The compression deformation of 3Y-TZP ceramics with different electric currents in an oxygen-lean atmosphere was investigated. The results are summarized as follows:

• The superplastic deformation of 3Y-TZP was improved by the electric current in an oxygen-lean atmosphere. With the electric current increased, the flow stress during deformation had a significant decrease. And this decreased flow stress resulted from a combined effect of Joule heating and the enhancement of the Zr cation diffusion due to the electric current. The relative contribution of Joule heating indicated that Joule heat had a more significant effect on decreasing the flow stress in a deformation with 5 A.
• Significant grain growth was observed in the deformed specimen with the electric current.
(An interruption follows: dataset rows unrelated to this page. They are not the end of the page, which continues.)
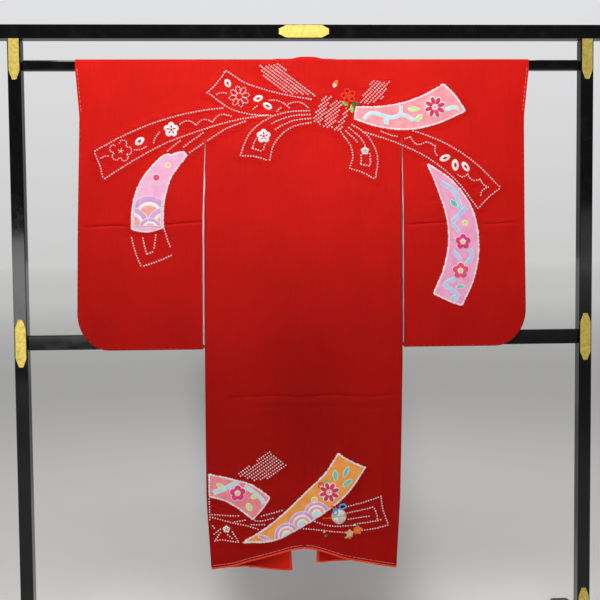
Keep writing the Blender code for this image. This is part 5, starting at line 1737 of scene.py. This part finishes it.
def ball_path(start, end, bow):
    """Path over the padded ball from one point of its rim to another, bowed to one side."""
    t = np.linspace(0.0, 1.0, 17)[:, None]
    first, last = (np.array(spoke(0.0, 0.0, 1.0, math.radians(at))) for at in (start, end))
    way = last - first
    side = np.array((-way[1], way[0])) / max(np.linalg.norm(way), 1e-6)
    flat = first * (1 - t) + last * t + side * bow * np.sin(math.pi * t)
    inside = np.clip(1 - (flat ** 2).sum(1), 0.0, 1.0)
    return lay(BALL_MIDDLE + flat * BALL_RADIUS, 0.0004 + BALL_HEIGHT * np.sqrt(inside))


form = bmesh.new()
rim = circle_outline(*BALL_MIDDLE, BALL_RADIUS, 32)
rim = np.concatenate((rim, rim[:1]))
shares = np.sin(np.linspace(math.pi / 2, 0.0, 10))
spots = BALL_MIDDLE + (rim - BALL_MIDDLE)[None] * shares[:, None, None]
lift = 0.0001 + BALL_HEIGHT * np.sqrt(np.clip(1 - shares ** 2, 0, 1))[:, None]
add_grid(form, lay(spots, lift), WHITE_T)
for start, end, bow, colour in BALL_BANDS:
    add_tube(form, ball_path(start, end, bow), THREAD * 1.15, sides=5, material=colour)
# fine white windings between the bands
for number in range(14):
    winding = ball_path(200 + number * 9, 340 - number * 7, 0.02)
    add_tube(form, winding, THREAD * 0.8, sides=5, material=WHITE_T)
thread_ball = new_piece("thread_ball", mesh_from(form, "thread_ball"), thread_looks)


# Basting stitches
# New kimono keep a line of long loose stitches in white thread, which holds the layers of the
# sleeves and the hem in place until it is worn.
BASTE_THREAD = 0.00034
# how far inside the edge a line of stitches runs, length and pitch of its stitches
HEM_BASTE = (0.0045, 0.0090, 0.0105)
SHOULDER_BASTE = (0.0048, 0.0060, 0.0105)
EDGE_BASTE = (0.0022, 0.0028, 0.0150)
BASTE_RISE = 0.0005
# how far ahead the direction of a stitch is read
BASTE_AHEAD = 0.0005
BASTE_WHITE = (0.90, 0.62, 0.58)
EDGE_PINK = (0.88, 0.16, 0.13)

baste_look = thread_look("basting_thread", BASTE_WHITE)
edge_look = thread_look("edge_thread", EDGE_PINK)


def along_sleeve(side, top, bottom, inset, count):
    """X and Z of a line inside the sleeve's outer edge."""
    z = np.linspace(top, bottom, count)
    return np.stack((side * (sleeve_outer(z) - inset) + sway(z), z), -1)


# path, length and pitch of its stitches, material
baste_paths = []
turn = np.linspace(0.0, math.pi / 2, 40)
corner_z = SLEEVE_BOTTOM + CORNER_HEIGHT * (1 - np.sin(turn))
corner_x = sleeve_outer(corner_z) - CORNER_WIDTH * (1 - np.cos(turn))
low_x = np.linspace(0.456, 0.256, 60)
for side in (-1, 1):
    inset, length, pitch = SHOULDER_BASTE
    baste_paths.append((along_sleeve(side, 1.400, 1.290, inset, 40), length, pitch, 0))
    inset, length, pitch = EDGE_BASTE
    moved = np.stack((np.cos(turn), -np.sin(turn)), -1) * inset
    corner = np.stack((side * (corner_x - moved[:, 0]) + sway(corner_z), corner_z - moved[:, 1]), -1)
    edge = along_sleeve(side, 1.262, corner_z[0], inset, 60)
    low = np.stack((side * low_x + sway(SLEEVE_BOTTOM), np.full(60, SLEEVE_BOTTOM + inset)), -1)
    baste_paths.append((np.concatenate((edge, corner[1:], low[1:])), length, pitch, 1))
    inset, length, pitch = HEM_BASTE
    hem = back_rows(side, np.linspace(0.02, 0.98, 90), HEM_LEVEL)
    baste_paths.append((np.stack((hem[:, 0], hem[:, 2] + inset), -1), length, pitch, 0))

form = bmesh.new()
stitch_rise = BASTE_RISE * (1 - np.linspace(-1, 1, 5) ** 2) + 0.0001
for path, length, pitch, colour in baste_paths:
    middles = spaced(path, pitch, pitch / 2)
    ahead = spaced(path, pitch, pitch / 2 + BASTE_AHEAD)
    for middle, beyond in zip(middles, ahead):
        way = (beyond - middle) / BASTE_AHEAD
        t = np.linspace(-0.5, 0.5, 5) + draw.uniform(-0.1, 0.1)
        spots = middle + way * (t * length * draw.uniform(0.8, 1.1))[:, None]
        add_tube(form, lay(spots, stitch_rise), BASTE_THREAD, sides=5, material=colour)
basting = new_piece("basting_stitches", mesh_from(form, "basting_stitches"), [baste_look, edge_look])
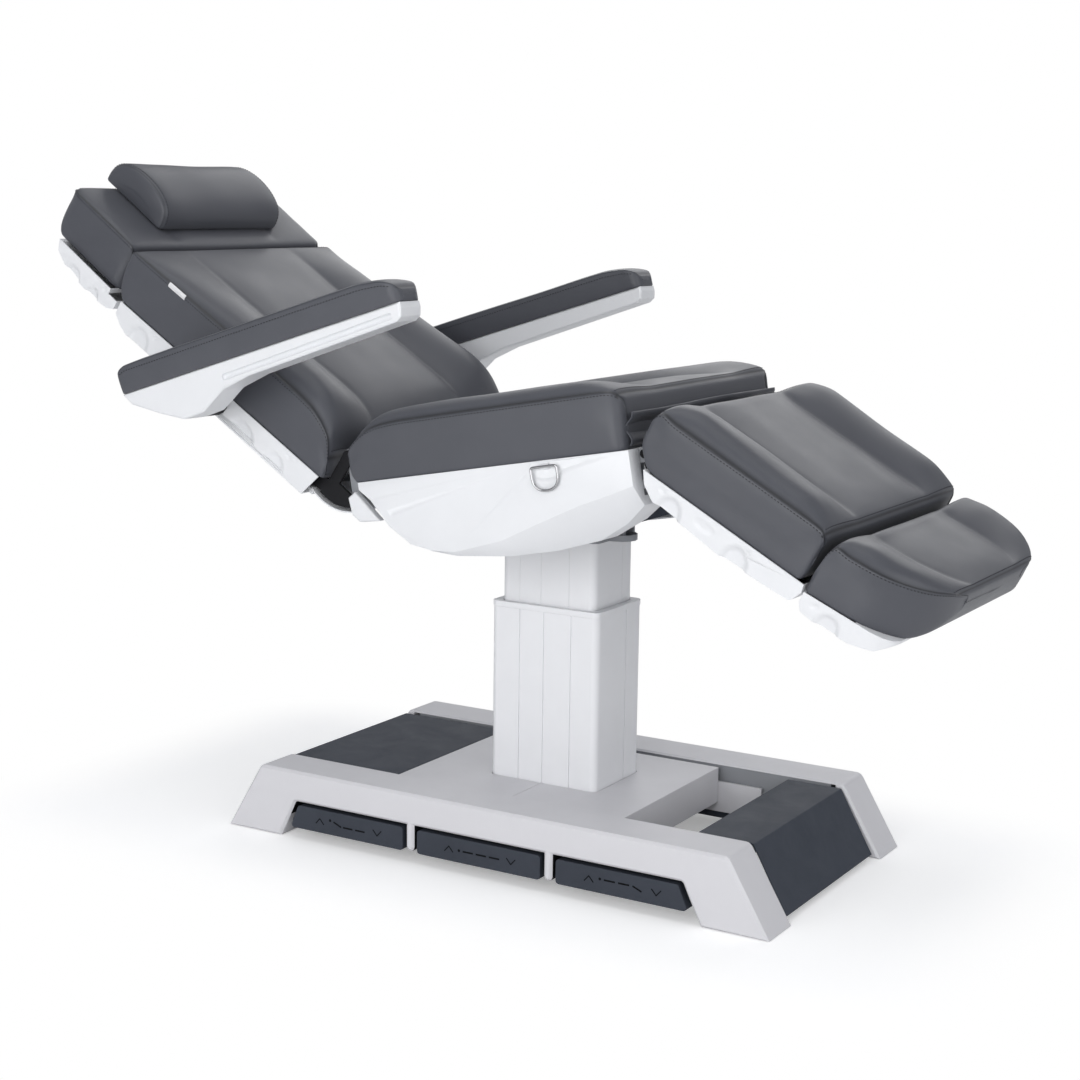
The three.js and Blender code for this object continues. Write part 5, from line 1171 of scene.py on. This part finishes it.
class SHELLS_OT_make(TableOperator, bpy.types.Operator):
    """Finish the white shells of the sections"""

    bl_idname = "treatment_table.shells"
    bl_label = "White shells"

    def execute(self, context):
        radius = self.settings.edge_radius
        hull = softened("seat_shell", "white_shell", 0.0014, 2, sharp=60, weighted=False)
        hollows = [(-146, 60, 17, 10, 9, 0.3), (-134, 40, 13, 28, 6, 0.5), (196, 66, 46, 24, 5, 0.5)]
        dented(hull, "seat", hollows, 240, sharp=62, even=False)
        scallops = {
            "back": [
                (-505, -100, 30, 34, 8, 0.35), (-420, -104, 26, 30, 7, 0.35), (-205, -104, 36, 34, 8, 0.35),
                (-115, -104, 26, 30, 7, 0.35), (-470, -66, 8, 6, 3, 0.9), (-90, -66, 8, 6, 3, 0.9),
            ],
            "head": [(-125, -34, 24, 26, 7, 0.35), (-62, -36, 18, 24, 7, 0.35), (-40, 0, 7, 5, 3, 0.9)],
            "leg": [
                (98, -50, 27, 32, 8, 0.35), (238, -54, 28, 34, 8, 0.35), (166, -30, 24, 9, 1.5, 0.4),
                (73, -20, 7, 5, 3, 0.9), (252, -22, 7, 5, 3, 0.9),
            ],
            "foot": [(62, -38, 24, 26, 7, 0.35), (30, -14, 7, 5, 3, 0.9)],
        }
        for section, dents in scallops.items():
            piece = softened(f"{section}_shell", "white_shell", radius, 3, weighted=False)
            dented(piece, section, dents, 285)
        for hand, side in (("right", -1), ("left", 1)):
            softened(f"{hand}_hinge_cover", "white_shell", 0.0012, 2)
            low, high = sorted((side * 447.5, side * 462))
            groove = box_cutter(
                f"{hand}_groove", f"{hand}_arm", (150, low, 17), (536, high, 28), 4.2, rise=0.0236,
            )
            softened(f"{hand}_arm_support", "white_shell", radius, 3, cutters=[groove])
        return {"FINISHED"}


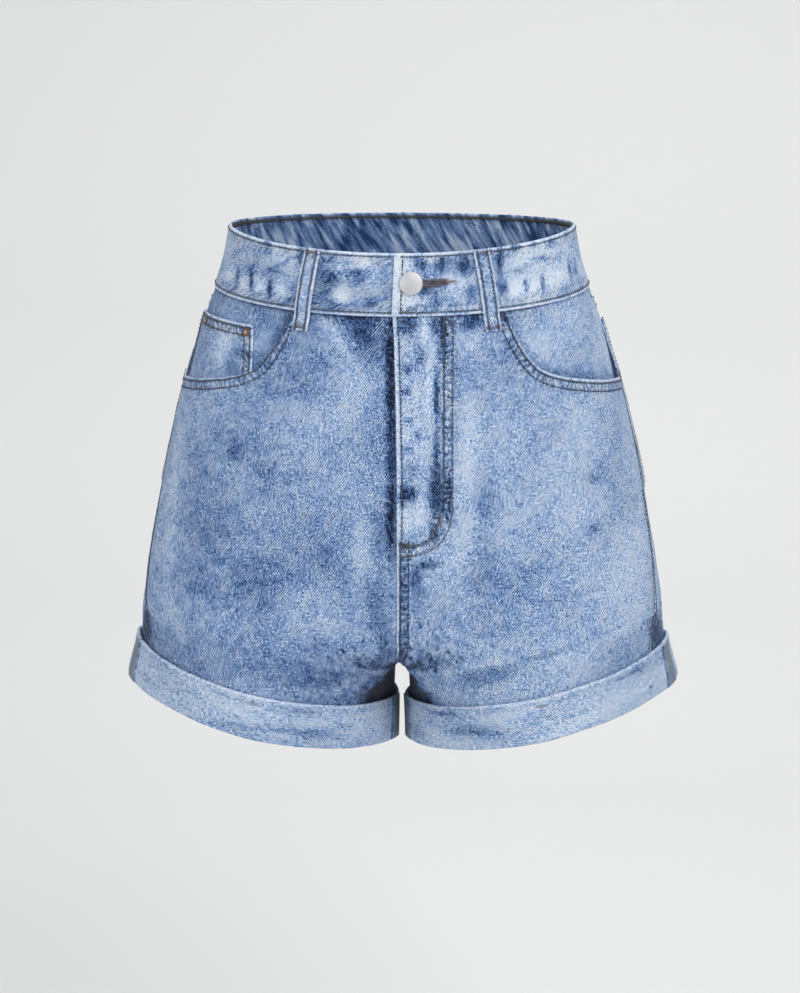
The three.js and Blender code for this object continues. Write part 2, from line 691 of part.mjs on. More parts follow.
// The zip behind the fly: two tapes and the closed chain as one piece, and the slider at its top
const ZIP_TOP = 49;
const ZIP_BOTTOM = 202;
const ZIP_TAPE_OUT = -1.6;
const ZIP_TAPE = 1.0;
const CHAIN_OUT = -0.1;
const CHAIN_FROM = 12.4;
const CHAIN_TO = 17.2;
const SLIDER_LENGTH = 11;
const SLIDER_OUT = 0.5;
const SLIDER_CROWN = 0.4;
const CHAIN_STEP = 0.3;
function flyZip() {
  const columns = [
    [-9, ZIP_TAPE_OUT], [0, ZIP_TAPE_OUT],
    [CHAIN_FROM, ZIP_TAPE_OUT], [CHAIN_FROM + CHAIN_STEP, CHAIN_OUT],
    [CHAIN_TO - CHAIN_STEP, CHAIN_OUT], [CHAIN_TO, ZIP_TAPE_OUT],
    [25, ZIP_TAPE_OUT], [35, ZIP_TAPE_OUT],
  ];
  const chainTop = ZIP_TOP + SLIDER_LENGTH + 1.5;
  const rowPlaces = [ZIP_TOP, chainTop - 0.4, chainTop, ...evenly(chainTop, ZIP_BOTTOM, 8).slice(1)];
  return sheet(rowPlaces.length, columns.length, (row, column, layer) => {
    const down = rowPlaces[row];
    const [along, height] = columns[column];
    const out = down < chainTop ? ZIP_TAPE_OUT : height;
    return cloth(down, along, layer ? ZIP_TAPE_OUT - ZIP_TAPE : out);
  });
}
function zipSlider() {
  const rowPlaces = evenly(ZIP_TOP + 0.8, ZIP_TOP + SLIDER_LENGTH, 3);
  const halfWidths = [4.2, 4.0, 3.0, 2.6];
  const middle = (CHAIN_FROM + CHAIN_TO) / 2;
  return sheet(rowPlaces.length, 4, (row, column, layer) => {
    const across = mix(-1, 1, column / 3) * halfWidths[row];
    const crown = column === 0 || column === 3 ? SLIDER_CROWN : 0;
    const out = layer ? ZIP_TAPE_OUT + SEAM_GAP : SLIDER_OUT - crown;
    return cloth(rowPlaces[row], middle + across, out);
  });
}

// Materials
const clothOf = (colour) => new THREE.MeshStandardMaterial({
  color: colour,
  roughness: 0.92,
  metalness: 0,
});
const FRONT_RIGHT_DENIM = clothOf(0x839abc);
const FRONT_LEFT_DENIM = clothOf(0x92a9c9);
const BACK_DENIM = clothOf(0x8aa1c2);
const BAND_DENIM = clothOf(0x96a7bf);
const FACING_DENIM = clothOf(0x8aa0c0);
const CUFF_DENIM = clothOf(0x93a8c4);
const BAG_COTTON = clothOf(0xd9d6cc);
const ZIP_TAPE_CLOTH = clothOf(0x5c6470);
const metalOf = (colour, roughness) => new THREE.MeshStandardMaterial({
  color: colour,
  roughness,
  metalness: 0.9,
});
const SILVER = metalOf(0xd0d2d5, 0.42);
const OLD_COPPER = metalOf(0x8a6f58, 0.5);

// The group of named pieces
const shorts = new THREE.Group();
function add(name, geometry, material) {
  const plain = geometry.clone();
  plain.deleteAttribute('normal');
  plain.deleteAttribute('uv');
  const merged = mergeVertices(plain, 1e-4);
  merged.computeVertexNormals();
  const mesh = new THREE.Mesh(merged, material);
  mesh.name = name;
  shorts.add(mesh);
  return mesh;
}

add('waistband', cut(waistband(), keyholeCutter()), BAND_DENIM);
for (const [wearer, side] of [['left', 1], ['right', -1]]) {
  add(`front_${wearer}`, frontPanel(side), side > 0 ? FRONT_LEFT_DENIM : FRONT_RIGHT_DENIM);
  add(`yoke_${wearer}`, backYoke(side), BACK_DENIM);
  add(`back_${wearer}`, backPanel(side), BACK_DENIM);
  add(`pocket_facing_${wearer}`, pocketFacing(side), FACING_DENIM);
  add(`pocket_bag_${wearer}`, pocketBag(side), BAG_COTTON);
  add(`back_pocket_${wearer}`, backPocket(side), BACK_DENIM);
  add(`cuff_${wearer}`, cuff(side), CUFF_DENIM);
  add(`belt_loop_front_${wearer}`, beltLoop(side, frontLoopAlong), BAND_DENIM);
  add(`belt_loop_back_${wearer}`, beltLoop(side, backLoopAlong), BAND_DENIM);
}
add('belt_loop_back_centre', beltLoop(1, wholeAt), BAND_DENIM);
add('coin_pocket', coinPocket(-1), FACING_DENIM);
add('fly_zip', flyZip(), ZIP_TAPE_CLOTH);
add('zip_slider', zipSlider(), SILVER);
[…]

And the microstructures of the deformed specimens were all equiaxed grains without an obvious preferential grain growth. The stress exponents n of the deformation with different electric currents at 1400 °C were determined to be n = 2.05~2.61, which suggested that the dominant deformation was grain boundary sliding.
• The apparent activation energies for the deformation with different electric currents were evaluated to be about 315~365 kJ·mol⁻¹, which was significantly lower than without the electric current (465 kJ·mol⁻¹). This decreased apparent activation energy indicated that the cation diffusion was accelerated during the deformation by the electric current, which may result in a transition of the rate-controlling step for the deformation from lattice diffusion to grain boundary diffusion.